Zu einem der Haiku schrieb er die untere Besprechung.
allein
zuschauen
wie es Nacht wird
Christof Blumentrath
Kann man im Haiku die Zeit darstellen? Ich meine, es gelingt hier – mit einfachen Mitteln. Da hat jemand viel Zeit zu schauen, wie der Tag vergeht und die Nacht beginnt. Das Erwähnen bringt die dabei verstreichende Zeit zu Bewusstsein.
Das ist nicht alles. Wie kommt jemand auf den Gedanken, die Zeit selber wahrzunehmen im Verlöschen des Tages und im Werden der Nacht? Welche Befindlichkeit, welcher Seelenzustand kennzeichnet jemanden, der das Dunkelwerden des hellen Tages ausmisst und erkennt? Die Antwort liegt im Wort der ersten Zeile.

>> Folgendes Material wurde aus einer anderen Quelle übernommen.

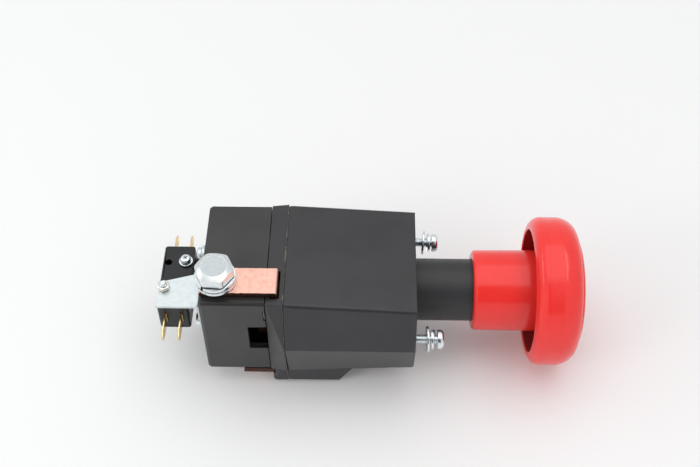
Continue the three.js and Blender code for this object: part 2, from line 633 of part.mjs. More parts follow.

Da ist jemand allein. Es wird nicht gesagt, dass er einsam sei. Alleinsein ist selbst gewählt und muss nicht unangenehm sein. Einsamkeit kann ungewollt und belastend sein. Die Tatsache, dass hier einer etwas beobachtet und mitbekommt, was man sonst nicht beachtet, spricht für ein bewusstes Tun.
Einfach und klar ist das Haiku; es lässt Rückschlüsse zu. Komplexer scheint die menschliche Situation dahinter. Dass ein Haiku das Vergehen der Zeit festhält und die besondere Empfänglichkeit dafür, ist ungewöhnlich. Ein denk-würdiges Haiku.